Use this dataset reference first: seattle-public-library/README.md. For analysis, use only seattle-public-library/combined_checkout_totals_by_month_usageclass.csv. Do not modify raw data.

Analysis question: How have Seattle Public Library physical vs digital checkout totals changed across complete years, and which recent complete year shows the largest digital share?

Required workflow:
1. Inspect the starter notebook structure directly with jq, nbformat, or equivalent targeted commands.
2. Edit the .ipynb directly with nbformat or structured JSON operations. Make incremental notebook edits: add or modify a few cells at a time.
3. Execute the notebook with the project environment after meaningful edits, using .venv/bin/jupyter or .venv/bin/python -m nbconvert. If sandbox blocks Jupyter kernel sockets, request escalation for the same execution command.
4. After execution, inspect targeted cell outputs from the .ipynb JSON, not full notebook dumps. Use the outputs to decide the interpretation.
5. Add or update a final markdown interpretation cell in the notebook based on those inspected outputs.
6. Save at least one chart and one CSV table under agent-format-experiment/direct-notebook-agent/reports/assets/ from notebook code.
7. Create agent-format-experiment/direct-notebook-agent/run-log.md with commands run, output cells inspected, and brief issues.

Constraints:
- No builder script for creating the notebook.
- Do not use terminal Python to compute analysis results outside the accepted notebook. Terminal Python may edit/validate the notebook structure only.
- Code should be explicit, readable pandas for a student with one semester of Python.
- Identify row meaning before plotting/interpreting.
- Use complete years only, requiring 12 months for both physical and digital.
- Keep the notebook concise: 5-9 cells.

Final response: list changed files, execution commands, output cells inspected, and a short summary of findings.
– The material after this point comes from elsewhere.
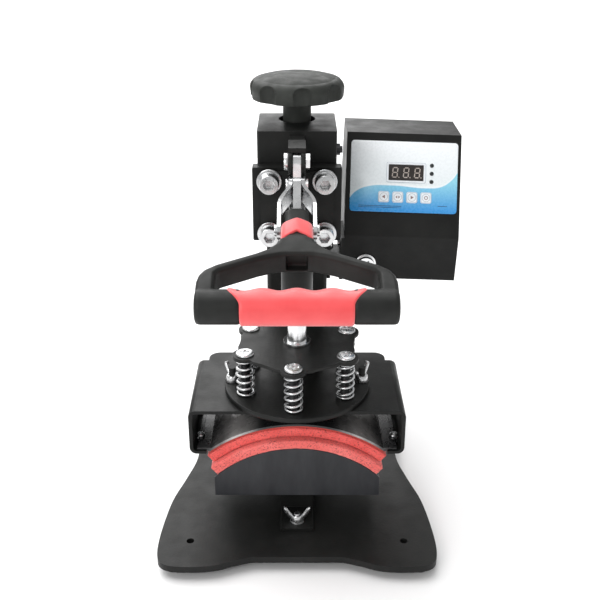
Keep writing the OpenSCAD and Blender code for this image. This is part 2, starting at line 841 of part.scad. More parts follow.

Confucius: direct percent-cell prompt

You are Worker D in a controlled apples-to-apples format experiment. You are not alone in the codebase; do not revert or modify files outside your assigned write scope.

Workspace: /home/jessica-nash/analytics-accelerator/week-2-preparation
Assigned write scope only: agent-format-experiment/direct-py-cell-agent/
Starter artifact: agent-format-experiment/direct-py-cell-agent/analysis-cells.py

Task: Simulate the same human-in-the-loop analysis session using a VS Code/Jupyter percent-cell Python file. You must work directly on the existing .py file. Make incremental source edits and execute the script/cells to inspect outputs.

Use this dataset reference first: seattle-public-library/README.md. For analysis, use only seattle-public-library/combined_checkout_totals_by_month_usageclass.csv. Do not modify raw data.

Analysis question: How have Seattle Public Library physical vs digital checkout totals changed across complete years, and which recent complete year shows the largest digital share?

Required workflow:
1. Inspect the starter percent-cell file structure directly.
2. Edit analysis-cells.py directly. Make incremental edits: add or modify a few cells at a time.
3. Execute the file with .venv/bin/python after meaningful edits.
4. Inspect targeted terminal output and generated CSV/chart outputs. Use those outputs to decide the interpretation.
5. Add or update a final markdown/comment interpretation cell in analysis-cells.py based on inspected outputs.
6. Save at least one chart and one CSV table under agent-format-experiment/direct-py-cell-agent/reports/assets/ from the script code.
7. Create agent-format-experiment/direct-py-cell-agent/run-log.md with commands run, outputs inspected, and brief issues.

Constraints:
- Do not create a separate generator/builder script.
- Do not use terminal Python to compute analysis results outside the accepted .py analysis file. Terminal commands may inspect files and execute the .py file only.
- Code should be explicit, readable pandas for a student with one semester of Python.
- Identify row meaning before plotting/interpreting.
- Use complete years only, requiring 12 months for both physical and digital.
- Keep the percent-cell file concise: 5-9 cells.

Final response: list changed files, execution commands, outputs inspected, and a short summary of findings.